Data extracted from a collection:
>> Start

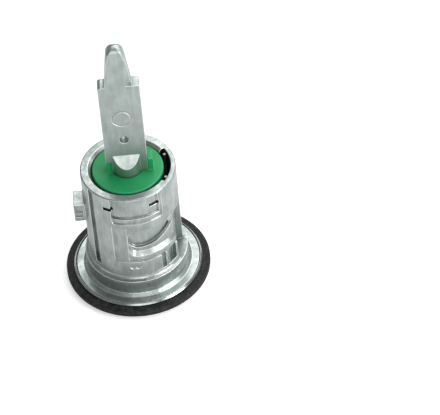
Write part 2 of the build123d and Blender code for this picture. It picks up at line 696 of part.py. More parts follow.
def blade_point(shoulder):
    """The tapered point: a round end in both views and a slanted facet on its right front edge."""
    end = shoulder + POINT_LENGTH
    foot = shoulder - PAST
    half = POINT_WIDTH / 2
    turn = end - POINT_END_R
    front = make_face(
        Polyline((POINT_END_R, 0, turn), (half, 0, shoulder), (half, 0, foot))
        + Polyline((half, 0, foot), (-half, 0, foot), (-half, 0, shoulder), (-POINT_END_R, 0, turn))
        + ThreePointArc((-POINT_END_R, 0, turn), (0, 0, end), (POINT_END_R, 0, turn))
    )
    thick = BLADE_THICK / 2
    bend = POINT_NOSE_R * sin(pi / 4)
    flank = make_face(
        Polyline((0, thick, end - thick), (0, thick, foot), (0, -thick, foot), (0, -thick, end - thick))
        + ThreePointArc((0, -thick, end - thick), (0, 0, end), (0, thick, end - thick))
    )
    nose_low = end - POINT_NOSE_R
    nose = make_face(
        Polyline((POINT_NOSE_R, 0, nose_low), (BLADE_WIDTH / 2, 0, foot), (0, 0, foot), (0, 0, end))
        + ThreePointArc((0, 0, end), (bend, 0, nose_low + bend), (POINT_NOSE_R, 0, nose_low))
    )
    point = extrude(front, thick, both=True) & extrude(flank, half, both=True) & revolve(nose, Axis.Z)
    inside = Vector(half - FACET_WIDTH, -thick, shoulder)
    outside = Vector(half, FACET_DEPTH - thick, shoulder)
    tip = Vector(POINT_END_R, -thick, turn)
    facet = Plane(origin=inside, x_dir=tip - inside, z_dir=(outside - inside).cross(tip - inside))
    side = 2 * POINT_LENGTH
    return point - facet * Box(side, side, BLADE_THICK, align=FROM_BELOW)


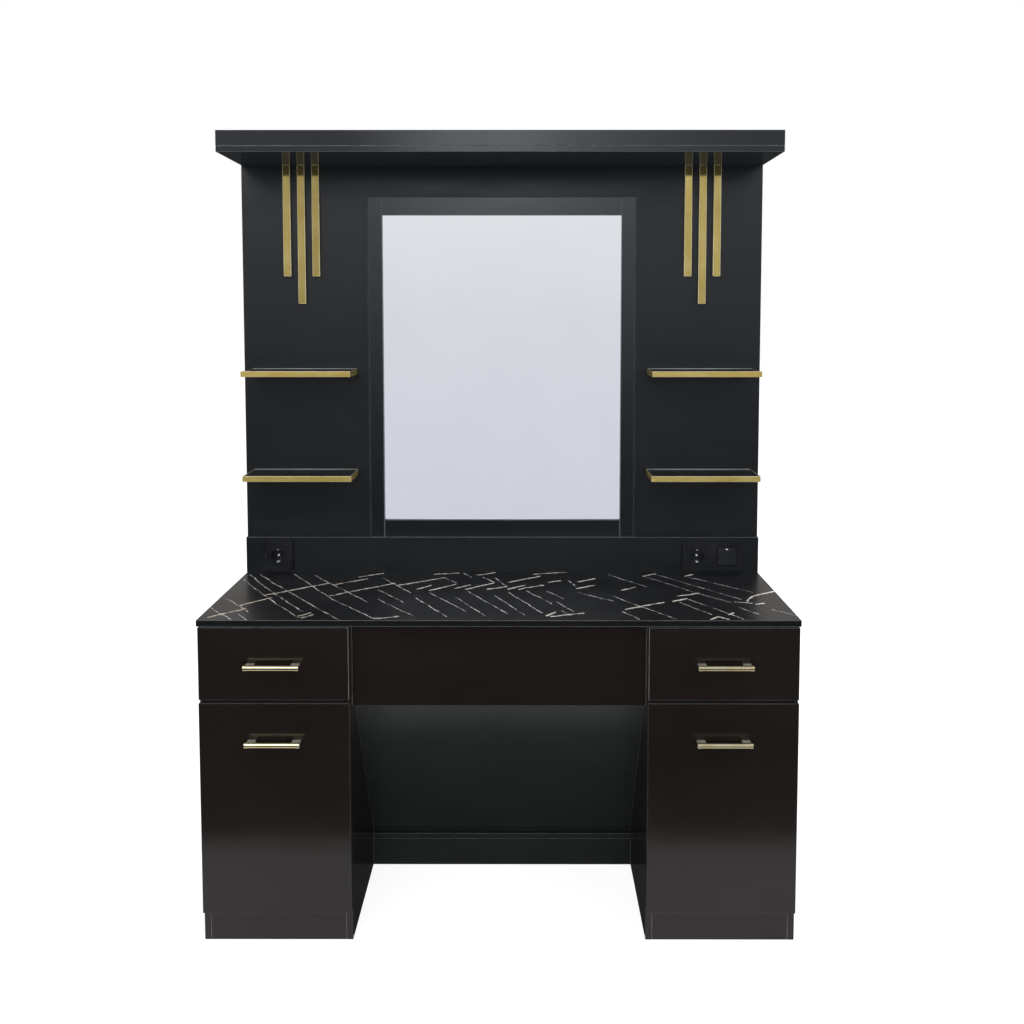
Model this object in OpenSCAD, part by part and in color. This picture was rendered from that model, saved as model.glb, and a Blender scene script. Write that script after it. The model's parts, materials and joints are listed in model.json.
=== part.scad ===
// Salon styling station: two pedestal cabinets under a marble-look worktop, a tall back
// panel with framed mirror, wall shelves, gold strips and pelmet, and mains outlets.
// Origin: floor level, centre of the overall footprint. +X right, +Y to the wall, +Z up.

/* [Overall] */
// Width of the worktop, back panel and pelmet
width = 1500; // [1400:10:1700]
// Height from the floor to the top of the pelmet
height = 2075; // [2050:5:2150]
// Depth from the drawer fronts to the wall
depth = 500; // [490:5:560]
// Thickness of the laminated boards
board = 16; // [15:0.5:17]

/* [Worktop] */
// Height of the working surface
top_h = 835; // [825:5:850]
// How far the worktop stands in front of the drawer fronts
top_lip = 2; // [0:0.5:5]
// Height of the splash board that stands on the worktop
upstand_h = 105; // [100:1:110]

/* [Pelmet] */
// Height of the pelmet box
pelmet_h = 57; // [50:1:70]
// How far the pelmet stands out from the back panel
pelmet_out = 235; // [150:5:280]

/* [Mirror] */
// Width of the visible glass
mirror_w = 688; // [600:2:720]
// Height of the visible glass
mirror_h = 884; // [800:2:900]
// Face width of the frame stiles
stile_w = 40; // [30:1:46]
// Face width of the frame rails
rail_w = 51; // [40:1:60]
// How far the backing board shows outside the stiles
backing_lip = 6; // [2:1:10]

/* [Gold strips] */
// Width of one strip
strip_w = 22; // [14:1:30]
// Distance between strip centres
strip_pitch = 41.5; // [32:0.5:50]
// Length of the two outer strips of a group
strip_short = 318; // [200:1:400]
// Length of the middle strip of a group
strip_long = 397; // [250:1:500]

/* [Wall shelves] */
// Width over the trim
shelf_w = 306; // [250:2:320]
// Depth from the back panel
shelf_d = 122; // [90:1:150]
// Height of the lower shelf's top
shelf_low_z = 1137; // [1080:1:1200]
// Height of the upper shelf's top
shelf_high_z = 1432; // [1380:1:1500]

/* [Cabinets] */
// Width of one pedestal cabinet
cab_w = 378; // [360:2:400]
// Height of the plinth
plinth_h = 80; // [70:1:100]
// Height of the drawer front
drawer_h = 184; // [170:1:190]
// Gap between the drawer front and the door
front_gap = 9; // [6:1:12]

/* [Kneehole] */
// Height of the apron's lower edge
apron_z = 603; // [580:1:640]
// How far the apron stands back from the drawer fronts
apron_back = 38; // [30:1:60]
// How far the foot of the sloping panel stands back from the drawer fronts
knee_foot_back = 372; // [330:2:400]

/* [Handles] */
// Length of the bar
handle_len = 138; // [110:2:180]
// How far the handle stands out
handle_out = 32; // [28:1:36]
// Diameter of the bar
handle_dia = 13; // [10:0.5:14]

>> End

Repeat the listing in full, keeping every line exactly as it is.

Output for this exercise -
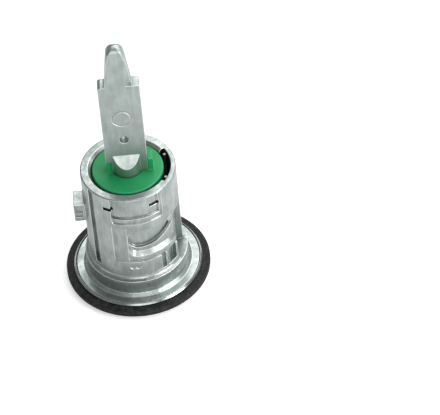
Write part 2 of the build123d and Blender code for this picture. It picks up at line 696 of part.py. More parts follow.
def blade_point(shoulder):
    """The tapered point: a round end in both views and a slanted facet on its right front edge."""
    end = shoulder + POINT_LENGTH
    foot = shoulder - PAST
    half = POINT_WIDTH / 2
    turn = end - POINT_END_R
    front = make_face(
        Polyline((POINT_END_R, 0, turn), (half, 0, shoulder), (half, 0, foot))
        + Polyline((half, 0, foot), (-half, 0, foot), (-half, 0, shoulder), (-POINT_END_R, 0, turn))
        + ThreePointArc((-POINT_END_R, 0, turn), (0, 0, end), (POINT_END_R, 0, turn))
    )
    thick = BLADE_THICK / 2
    bend = POINT_NOSE_R * sin(pi / 4)
    flank = make_face(
        Polyline((0, thick, end - thick), (0, thick, foot), (0, -thick, foot), (0, -thick, end - thick))
        + ThreePointArc((0, -thick, end - thick), (0, 0, end), (0, thick, end - thick))
    )
    nose_low = end - POINT_NOSE_R
    nose = make_face(
        Polyline((POINT_NOSE_R, 0, nose_low), (BLADE_WIDTH / 2, 0, foot), (0, 0, foot), (0, 0, end))
        + ThreePointArc((0, 0, end), (bend, 0, nose_low + bend), (POINT_NOSE_R, 0, nose_low))
    )
    point = extrude(front, thick, both=True) & extrude(flank, half, both=True) & revolve(nose, Axis.Z)
    inside = Vector(half - FACET_WIDTH, -thick, shoulder)
    outside = Vector(half, FACET_DEPTH - thick, shoulder)
    tip = Vector(POINT_END_R, -thick, turn)
    facet = Plane(origin=inside, x_dir=tip - inside, z_dir=(outside - inside).cross(tip - inside))
    side = 2 * POINT_LENGTH
    return point - facet * Box(side, side, BLADE_THICK, align=FROM_BELOW)


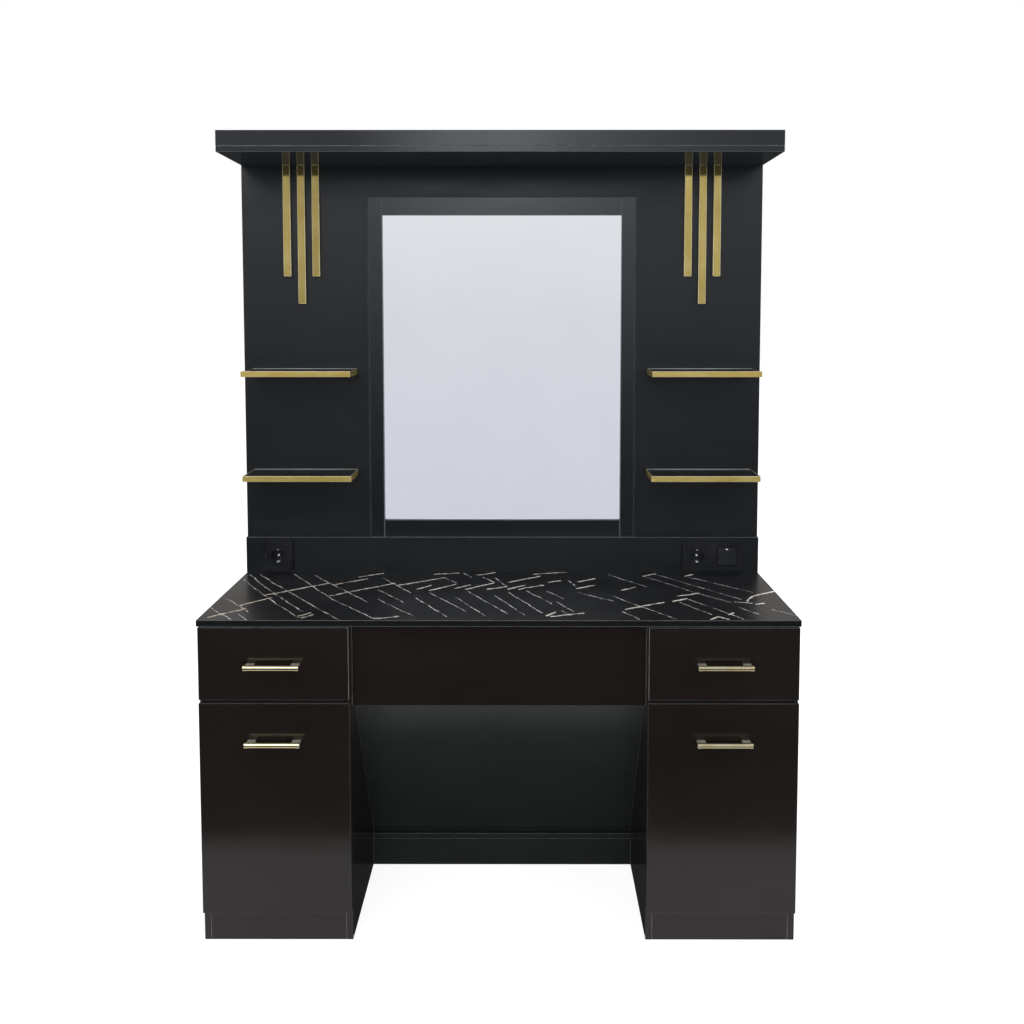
Model this object in OpenSCAD, part by part and in color. This picture was rendered from that model, saved as model.glb, and a Blender scene script. Write that script after it. The model's parts, materials and joints are listed in model.json.
=== part.scad ===
// Salon styling station: two pedestal cabinets under a marble-look worktop, a tall back
// panel with framed mirror, wall shelves, gold strips and pelmet, and mains outlets.
// Origin: floor level, centre of the overall footprint. +X right, +Y to the wall, +Z up.

/* [Overall] */
// Width of the worktop, back panel and pelmet
width = 1500; // [1400:10:1700]
// Height from the floor to the top of the pelmet
height = 2075; // [2050:5:2150]
// Depth from the drawer fronts to the wall
depth = 500; // [490:5:560]
// Thickness of the laminated boards
board = 16; // [15:0.5:17]

/* [Worktop] */
// Height of the working surface
top_h = 835; // [825:5:850]
// How far the worktop stands in front of the drawer fronts
top_lip = 2; // [0:0.5:5]
// Height of the splash board that stands on the worktop
upstand_h = 105; // [100:1:110]

/* [Pelmet] */
// Height of the pelmet box
pelmet_h = 57; // [50:1:70]
// How far the pelmet stands out from the back panel
pelmet_out = 235; // [150:5:280]

/* [Mirror] */
// Width of the visible glass
mirror_w = 688; // [600:2:720]
// Height of the visible glass
mirror_h = 884; // [800:2:900]
// Face width of the frame stiles
stile_w = 40; // [30:1:46]
// Face width of the frame rails
rail_w = 51; // [40:1:60]
// How far the backing board shows outside the stiles
backing_lip = 6; // [2:1:10]

/* [Gold strips] */
// Width of one strip
strip_w = 22; // [14:1:30]
// Distance between strip centres
strip_pitch = 41.5; // [32:0.5:50]
// Length of the two outer strips of a group
strip_short = 318; // [200:1:400]
// Length of the middle strip of a group
strip_long = 397; // [250:1:500]

/* [Wall shelves] */
// Width over the trim
shelf_w = 306; // [250:2:320]
// Depth from the back panel
shelf_d = 122; // [90:1:150]
// Height of the lower shelf's top
shelf_low_z = 1137; // [1080:1:1200]
// Height of the upper shelf's top
shelf_high_z = 1432; // [1380:1:1500]

/* [Cabinets] */
// Width of one pedestal cabinet
cab_w = 378; // [360:2:400]
// Height of the plinth
plinth_h = 80; // [70:1:100]
// Height of the drawer front
drawer_h = 184; // [170:1:190]
// Gap between the drawer front and the door
front_gap = 9; // [6:1:12]

/* [Kneehole] */
// Height of the apron's lower edge
apron_z = 603; // [580:1:640]
// How far the apron stands back from the drawer fronts
apron_back = 38; // [30:1:60]
// How far the foot of the sloping panel stands back from the drawer fronts
knee_foot_back = 372; // [330:2:400]

/* [Handles] */
// Length of the bar
handle_len = 138; // [110:2:180]
// How far the handle stands out
handle_out = 32; // [28:1:36]
// Diameter of the bar
handle_dia = 13; // [10:0.5:14]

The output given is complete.